Ce mardi 26 avril, s’ouvre au Luxembourg, le procès d’Antoine Deltour et de deux autres accusés dans le cadre de l’affaire LuxLeaks. Le « Luxembourg Leaks » (ou LuxLeaks) est le nom du scandale financier révélant le contenu de centaine d’accords fiscaux très avantageux conclus avec le fisc luxembourgeois par les cabinets d’audit pour le compte de nombreux clients internationaux. Parmi ces clients figurent les sociétés multinationales Apple, Amazon, Heinz, Pepsi, Ikea et Deutsche Bank. Le scandale LuxLeaks a été révélé en novembre 2014 à la suite des investigations de l’International Consortium of Investigative Journalists. Les révélations ont eu un retentissement international, mettant en lumière les pratiques d’évitement fiscal mises en œuvre au Luxembourg et ailleurs.
Le volet judiciaire de ce scandale concerne les personnes poursuivies par la justice luxembourgeoise pour avoir fait fuiter les documents ayant permis ces révélations.
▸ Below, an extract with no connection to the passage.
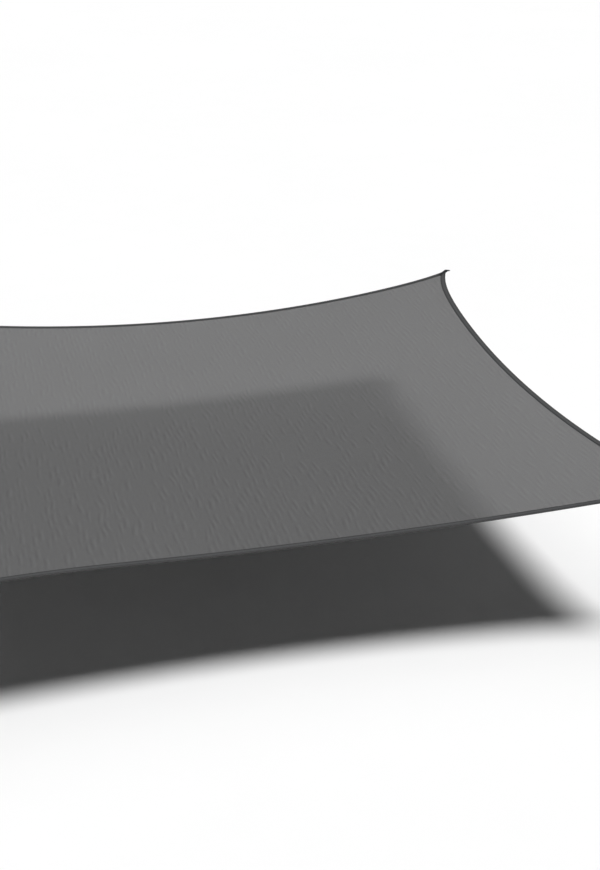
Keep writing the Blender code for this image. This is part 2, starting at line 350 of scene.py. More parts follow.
class Wiring:
    """Adds nodes to one tree. What is fed to a socket is a plain value or another node's output."""

    def __init__(self, tree):
        self.tree = tree

    def feed(self, socket, value):
        if isinstance(value, bpy.types.NodeSocket):
            self.tree.links.new(value, socket)
        else:
            socket.default_value = value

    def fill(self, node, inputs):
        for key, value in dict(inputs).items():
            self.feed(node.inputs[key], value)

    def add(self, kind, inputs=(), **settings):
        node = self.tree.nodes.new(kind)
        for name, value in settings.items():
            setattr(node, name, value)
        self.fill(node, inputs)
        return node

    def math(self, operation, *values):
        return self.add("ShaderNodeMath", enumerate(values), operation=operation).outputs[0]

    def times(self, *values):
        return self.math("MULTIPLY", *values)

    def ramp(self, value, low, high, to_low=0.0, to_high=1.0):
        """Runs smoothly from to_low to to_high as value goes from low to high, and stays level beyond."""
        inputs = {"Value": value, "From Min": low, "From Max": high, "To Min": to_low, "To Max": to_high}
        return self.add("ShaderNodeMapRange", inputs, interpolation_type="SMOOTHSTEP").outputs[0]

    def between(self, low, high, value):
        """Runs in a straight line from low to high as value goes from 0 to 1."""
        return self.math("MULTIPLY_ADD", value, high - low, low)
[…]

Aucune compagnie multinationale n’est poursuivie par une juridiction pour évasion fiscale, du fait du caractère légal des dispositifs employés. Cette légalité est cependant questionnée du fait des distorsions de concurrence qu’entraînent ces dispositifs d’optimisation fiscale. En effet, les sociétés écran sont au cœur de ce scandale : elles sont utilisées dans des montages savants réalisés par des spécialistes de l’ingénierie juridique, qui permettent de protéger à la fois les fraudeurs du fisc et le blanchiment du crime organisé, en ne dévoilant pas le nom du propriétaire réel de ces sociétés. Plusieurs Etats, y compris au sein de l’Union européenne, continuent d’offrir la possibilité de créer, en toute légalité, des sociétés avec des prête-noms de manière à cacher l’identité du bénéficiaire réel, dans le but d’échapper au fisc ou à la justice.
Poursuivi pour cinq chef d’inculpation : « -vol domestique, -accès ou maintien frauduleux dans un système informatique, -divulgation de secrets d’affaires, -violation de secret professionnel, -et blanchiment-détention des documents soustraits », Antoine Deltour risque jusqu’à cinq ans de prison et plus d’un million d’euros d’amende. Edouard Perrin – journaliste de l’Agence Première Ligne, qui produit le magazine « Cash Investigation » - est poursuivi pour les mêmes chefs d’accusation. Les citoyens et citoyennes européens leur doivent pourtant beaucoup : en faisant fuiter des accords secrets passés entre de grandes entreprises – par l’intermédiaire d’un grand cabinet de conseil – et l’administration fiscale luxembourgeoise, Antoine Deltour a révélé comment des centaines de multinationales ont pu faire échapper leurs bénéfices à l’impôt, dans les pays où elles exercent réellement leurs activités.
Le scandale des « Panama Papers » montre une nouvelle fois que le rôle des lanceurs d’alerte est essentiel pour notre démocratie, et que les mesures prises jusqu’ici pour lutter contre l’opacité fiscale sont insuffisantes. Les dernières en date, annoncées par la Commission européenne le 12 avril dernier, montrent que la bataille pour la transparence est très loin d’être gagnée. En effet, leur proposition de reporting public pays par pays, tellement restrictive puisqu’elle ne concerne que 85 % des entreprises multinationales, ne permettra pas de relever le défi de la transparence, pourtant si cruciale dans la lutte contre l’évasion fiscale, pour tous pays et particulièrement pour les pays en développement. Les organisations de la « Plateforme paradis fiscaux et judiciaires » appellent donc à soutenir les lanceurs d’alerte, au moins moralement !, et réclamer plus de transparence financière, ce mardi 26 avril, à l’ouverture du procès d’Antoine Deltour et de ses co-accusés au Luxembourg.